I’m reminded of this every spring, right around the time I first hear that gratifying wood-on-cowhide crack. The sound is like a pair of snapping fingers jolting me out of a state of deep hypnosis; not being much of a winter sports enthusiast, I tend to spend those frosty months actually being (gasp!) productive, which is the antithesis of what summer’s all about. Summer is a season for wasting vast stretches of time eating ice cream sandwiches while watching minor league mascots lose footraces to four-year-olds.

When I was about 10, my father gave me one of those kid-friendly books filled with factoids about the history of baseball. That history is what sets the game apart from, say, hockey, which I believe was invented by the penguins of the Arctic circle. Or football, which was created in a lab by pumping gamma rays into a petri dish filled with bull testosterone.

The story of baseball is the story of the country’s industrial revolution; it’s the story of pickup games played in the streets of Harlem in the late 1800s, of steel-jawed immigrants hitting and catching their way out of coal mines. It’s the story of the Civil Rights movement (Jackie Robinson, anybody?), and of late 20th Century excess. It’s the story of cheaters and their punishments – the story of fairness.
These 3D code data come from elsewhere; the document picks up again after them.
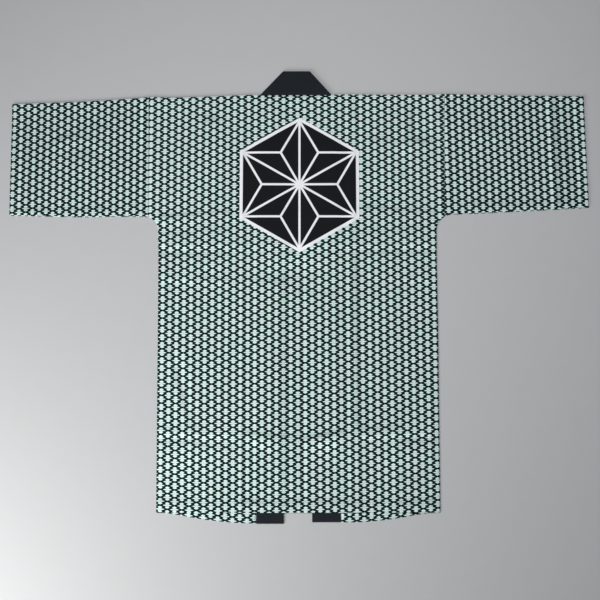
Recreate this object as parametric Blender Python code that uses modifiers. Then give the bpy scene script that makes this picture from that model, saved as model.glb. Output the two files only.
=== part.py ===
"""Happi coat laid flat on a surface, back up.

Metres, +Z up. The neck points along +Y and the cuffs along X, the wearer's left along -X.
Places on the coat are given as "across", the distance from its middle line, and "height",
the distance above the back hem towards the neck. The lower layer is the two fronts, the
under half of each sleeve and the collar's two long bands, all flat on the surface. The
upper layer is the back and the upper half of each sleeve, which lie over them.
"""

import math

import bmesh
import bpy

# Walls and gaps
CLOTH_WALL = 0.0012
COLLAR_WALL = 0.0024
SEAM_GAP = 0.0003
COLLAR_FOLD_GAP = 0.0006

# The upper layer's underside over the surface: where it lies on one layer of cloth, and
# how much more it rises over the collar's bands and at a folded edge
REST_LIFT = 0.0015
BAND_RISE = 0.0012
FOLD_RISE = 0.0015
BAND_RAMP = 0.021
FOLD_RAMP = 0.034
CREASE_FADE = 0.020
ARMPIT_EASE = 0.006

# Outline of the neck and the collar
NECK_LEFT = -0.0887
NECK_RIGHT = 0.0772
NECK_HEIGHT = 0.9456
COLLAR_TOP = 1.0006
FOLD_INSET = 0.0004
SHOULDER_TURN = 0.012

# Outer folded edge of shoulders and sleeves
TOP_EDGE = (
    # across, height on the left, height on the right
    (0.077, 0.9456, 0.9456),
    (0.109, 0.9449, 0.9460),
    (0.200, 0.9412, 0.9455),
    (0.296, 0.9384, 0.9455),
    (0.343, 0.9397, 0.9473),
    (0.366, 0.9374, 0.9466),
    (0.490, 0.9292, 0.9434),
    (0.591, 0.9252, 0.9425),
    (0.664, 0.9224, 0.9412),
)

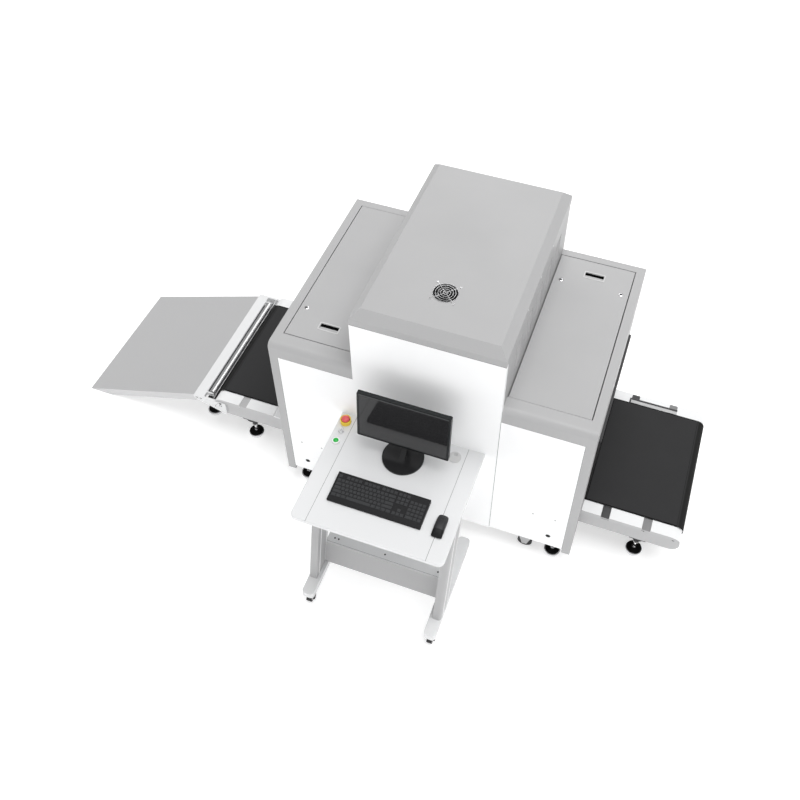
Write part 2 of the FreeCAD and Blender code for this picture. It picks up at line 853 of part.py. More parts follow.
def drum(name, side, level):
    """One end drum with its axle."""
    half = D.belt_width / 2 - D.belt_thick
    x = side * drum_reach
    reach = D.rail_spread / 2 - D.rail_sheet
    y = D.belt_middle
    body = rod(f"drum_{name}", "y", D.drum_radius - D.seat_gap, y - half, y + half, x, level)
    axle = rod(f"drum_axle_{name}", "y", D.axle_radius, y - reach, y + reach, x, level)
    return fuse(f"drum_solid_{name}", body, axle)


def member_places():
    """The x of every cross member under the bed, evenly spaced inside the housing."""
    inner = inner_member / 3
    for factor in (-1, 1):
        yield factor * outer_member
        yield factor * inner_member
        yield factor * inner


def make_members(top):
    """Cross members that carry the bed between the side rails."""
    reach = D.rail_spread / 2 - D.rail_sheet
    y = (D.belt_middle - reach, D.belt_middle + reach)
    half = D.member_width / 2
    bars = []
    for number, x in enumerate(member_places()):
        bars.append(box(f"member_{number}", (x - half, x + half), y,
                        (top - D.rail_sheet - D.member_height, top - D.rail_sheet)))
        pad_y = (D.belt_middle - D.belt_width / 2 + 2 * D.belt_thick,
                 D.belt_middle + D.belt_width / 2 - 2 * D.belt_thick)
        bars.append(box(f"member_pad_{number}", (x - half, x + half), pad_y, (top - D.rail_sheet - 1, top)))
    node("cross_members", fuse("cross_members_solid", *bars))


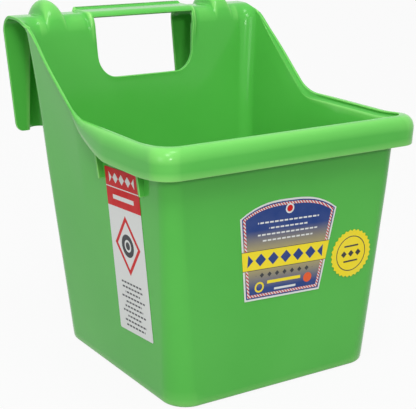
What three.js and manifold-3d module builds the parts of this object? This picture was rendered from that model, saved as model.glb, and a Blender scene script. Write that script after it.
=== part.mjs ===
// Hook-over feeder: a deep tub with a rolled lip, and a flange at the back that hooks over a board.
// Millimetres. +Z is up, +Y points to the board, and the origin is the middle of the resting face.

import * as THREE from 'three';
import { mergeVertices } from 'three/addons/utils/BufferGeometryUtils.js';
import Module from 'manifold-3d';

// Tub
const BASE_WIDTH = 240;
const BASE_DEPTH = 229;
const WALL = 4;
const FLOOR = 4;
const BASE_EDGE_RADIUS = 2.5;
const FLOOR_EDGE_RADIUS = 5;
const CORNER_RADIUS = 18;
const CORNER_RADIUS_AT_FOOT = 26;
const CORNER_TAPER_HEIGHT = 190;
const SIDE_DRAFT_DEGREES = 3.95;
const FRONT_DRAFT_DEGREES = 1.43;
const BACK_DRAFT_DEGREES = 6.95;

// Rim line, seen from the side
const RIM_HEIGHT = 263;
const RIM_DIP = 4.5;
const RIM_CORNER_RISE = 3;
const RIM_CORNER_RISE_LENGTH = 45;
const KNEE_BEHIND_CENTRE = 45;
const KNEE_RADIUS = 35;
const SLOPE_DEGREES = 38;
const SHOULDER_RADIUS = 70;

// Rolled lip along the front and both sides, which fades into a bead on the slope
const WALL_FLARE = 4;
const FLARE_DEPTH = 26;
const RIM_INNER_ROUND = 1;
const LIP_REACH = 10.5;
const LIP_DEPTH = 29;
const LIP_THICKNESS = 3.5;
const LIP_POCKET_TOP = 7;
const LIP_ROUND = 8;
const LIP_FADE_START = 4;
const LIP_FADE_LENGTH = 58;
const BEAD_REACH = 1.2;
const BEAD_DEPTH = 4.5;

// Hook
const HOOK_HEIGHT = 340;
const HOOK_BEND_RADIUS = 18;
const HOOK_THICKNESS = 3.2;
const HOOK_INSET = 0.4;
const HOOK_LEG = 12;
const BOARD_GAP = 42;
const FLAP_TIP_HEIGHT = 211;
const FLAP_EDGE_TAPER_DEGREES = 6;
const FLAP_OUTER_CORNER = 7;
const FLAP_INNER_CORNER = 14;
const FLAP_SPACING = 126;

// Ribs that stiffen the hook
const RIB_FROM_EDGE = 40.7;
const RIB_HEIGHT = 14.5;
const RIB_WIDTH_AT_TOP = 27;
const RIB_WIDTH_AT_TIP = 35;
const RIB_BEND_RADIUS = 31;

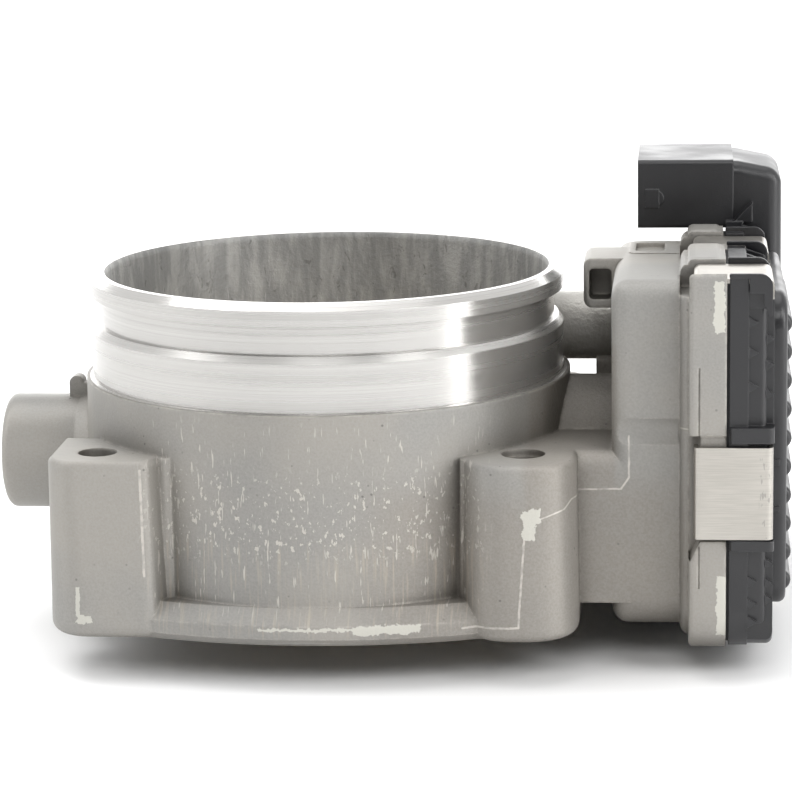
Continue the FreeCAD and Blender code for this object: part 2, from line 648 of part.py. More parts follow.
def needle_bearing_cup():
    cup = ring_x(SEAT_R, 7.05, *NEEDLES)
    lips = [ring_x(7.2, 5.5, x, x + 0.7) for x in (NEEDLES[0], NEEDLES[1] - 0.7)]
    return fuse(cup, *lips)


def needle_rollers():
    count = 16
    rollers = []
    for i in range(count):
        angle = 2 * math.pi * i / count
        y = 6.04 * math.cos(angle)
        z = SHAFT_Z + 6.04 * math.sin(angle)
        rollers.append(cyl_x(0.98, NEEDLES[0] + 0.9, NEEDLES[1] - 0.9, y, z))
    return Part.makeCompound(rollers)


def shaft_seals():
    """Two lip seals that keep the bearings out of the air stream."""
    rings = []
    for x0, x1 in ((-47.9, -44.9), (44.4, 47.4)):
        ring = ring_x(SEAT_R, SHAFT_R + 0.08, x0, x1)
        hollow = ring_x(SEAT_R - 1.2, SHAFT_R + 1.2, x0 - 1, x0 + 1.8)
        rings.append(ring.cut(hollow))
    return Part.makeCompound(rings)


BALL_X = (48.0, 54.0)
BALL_PITCH = 8.0
BALL_R = 1.6


def ball_groove():
    return Part.makeTorus(BALL_PITCH, BALL_R + 0.04, V(sum(BALL_X) / 2, 0, SHAFT_Z), V(1, 0, 0))


def bearing_outer_race():
    return ring_x(BALL_SEAT_R, 8.9, *BALL_X).cut(ball_groove())


def bearing_inner_race():
    return ring_x(7.1, SHAFT_R, *BALL_X).cut(ball_groove())


def bearing_balls():
    count = 9
    middle = sum(BALL_X) / 2
    balls = []
    for i in range(count):
        angle = 2 * math.pi * i / count
        y = BALL_PITCH * math.cos(angle)
        z = SHAFT_Z + BALL_PITCH * math.sin(angle)
        balls.append(Part.makeSphere(BALL_R, V(middle, y, z)))
    return Part.makeCompound(balls)


def shaft_end_plug():
    disc = cyl_x(SEAT_R, -60.6, -58.9)
    return disc.cut(cyl_x(SEAT_R - 1.4, -61, -59.8))


# ---------------------------------------------------------------- spring and stop
SPRING_R = 13.6
SPRING_WIRE = 0.7
SPRING_TURNS = 2.4
SPRING_PITCH = 1.55
STOP_X = 65.0
STOP_Y = -13.5
STOP_R = 2.0
STOP_TIP = 30.3


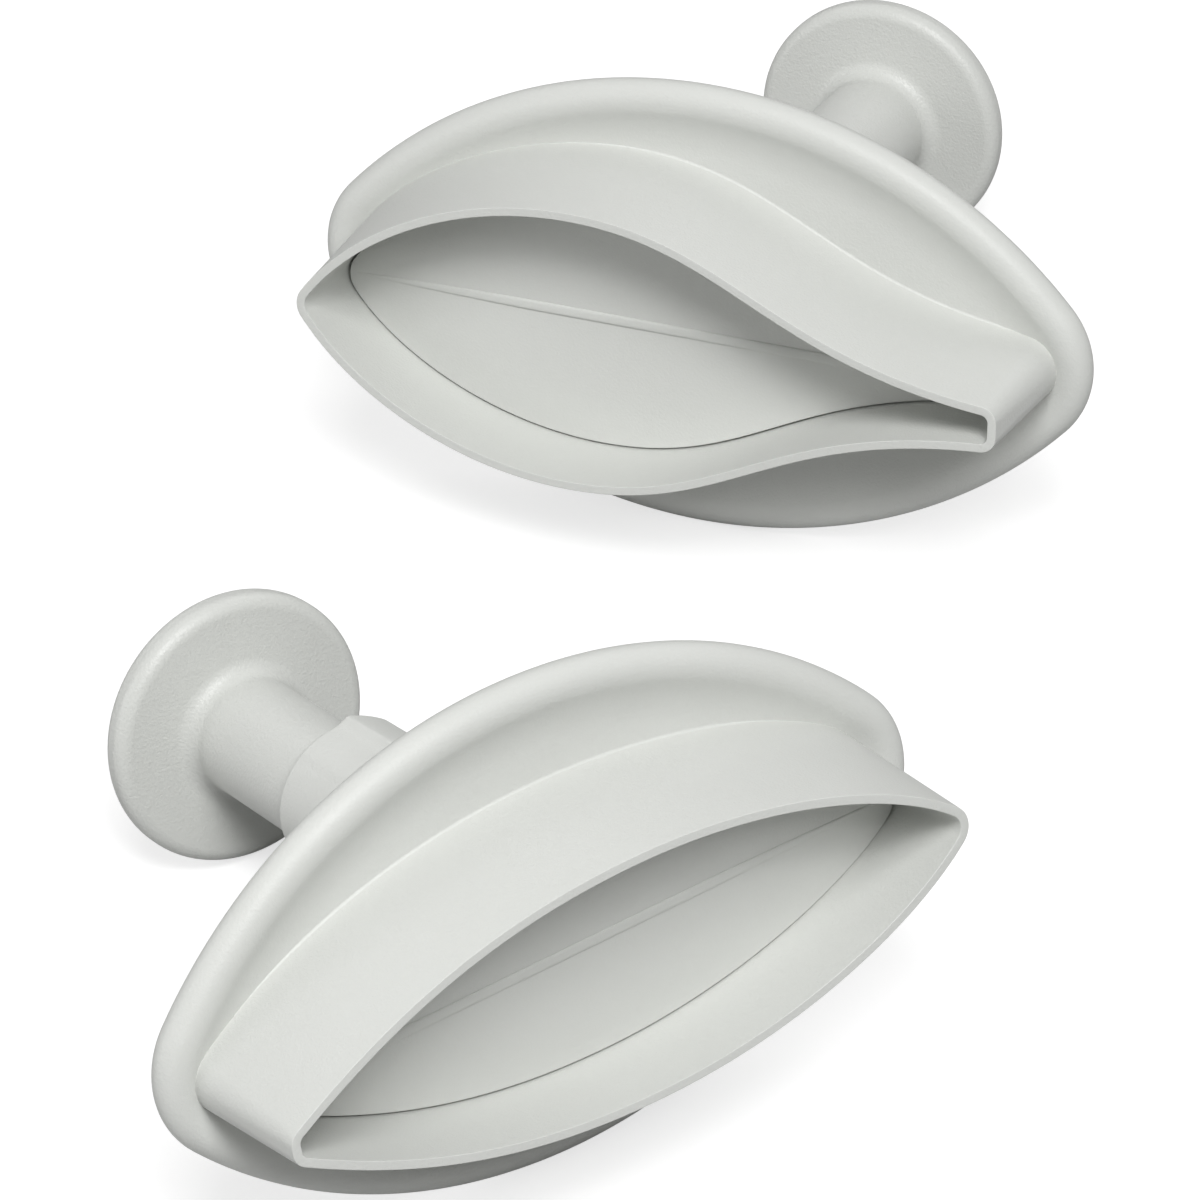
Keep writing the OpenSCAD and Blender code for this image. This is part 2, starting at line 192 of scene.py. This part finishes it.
# Vein on the pad's face
VEIN_HALF = 0.58
VEIN_RISE = 0.25
VEIN_SQUARE = 0.8
VEIN_SINK = 0.3
VEIN_TIP_FADE = 20
VEIN_TIP_START = 0.01
VEIN_TAIL_FADE = 6
VEIN_TAIL_START = 0.02
VEIN_END_GAP = 0.9
VEIN_STEPS = 64
VEIN_SIDES = 40

# Plunger knob
STEM_R = 6.2
STEM_BORE_R = 3.05
STEM_BORE_SPARE = 0.4
STEM_END = 39.5
STEM_EDGE = 0.3
KNOB_R = 14.45
KNOB_T = 3.6
KNOB_EDGE_R = 1.5
KNOB_FILLET = 1.8
KNOB_GAP = 19.5

# Return spring
COIL_R = 4.4
WIRE_R = 0.5
WIRE_SIDES = 12
STEPS_PER_TURN = 40
SPRING_TURNS = 7
CLOSED_TURNS = 1
CLOSED_PITCH = 2 * WIRE_R * 1.04

# Heights that follow from the sizes above
DECK_FRONT = BLADE_DEPTH - RIM_R + CHANNEL_DROP
DECK_BACK = BLADE_DEPTH + DECK_T
COLLAR_END = DECK_BACK + COLLAR_LEN
KNOB_FRONT = COLLAR_END + KNOB_GAP
KNOB_TOP = KNOB_FRONT + KNOB_T
PAD_BACK = PAD_RECESS + PAD_T
SPRING_LOW = DECK_BACK + SMALL_GAP
SPRING_HIGH = STEM_END - SMALL_GAP

# Materials
Plastic = namedtuple("Plastic", "light dark rough grain_depth")
PLASTICS = {
    "body_plastic": Plastic((0.64, 0.65, 0.625), (0.62, 0.63, 0.605), 0.5, 0.00009),
    "pad_plastic": Plastic((0.63, 0.64, 0.615), (0.61, 0.62, 0.595), 0.6, 0.00006),
    "knob_plastic": Plastic((0.62, 0.63, 0.605), (0.6, 0.61, 0.585), 0.38, 0.00013),
}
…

But why am I proselytizing? James Earl Jones’ “Field of Dreams” character, in a speech to his friend Ray, said it far better than I could:

“The one constant through all the years, Ray, has been baseball. America has rolled by like an army of steamrollers. It’s been erased like a blackboard, rebuilt, and erased again. But baseball has marked the time. This field, this game, is a part of our past, Ray. It reminds us of all that once was good, and that could be again.”

Insert wistful sigh here.

To truly appreciate that, maybe you had to grow up with a sock tied around your brand-new baseball glove to get just the right curve in the webbing. Or felt a tingle rush up your arms as you connected with your first fastball. Heck, maybe a vendor in the stands once pelted you in the kisser with a bag of peanuts – that would do it too, I suppose.

Whatever the reason, it’s got a grip on those of us susceptible to its charms. And yes, the cliché is true: We love peanuts and Cracker Jacks, and we don’t care if we ever get back.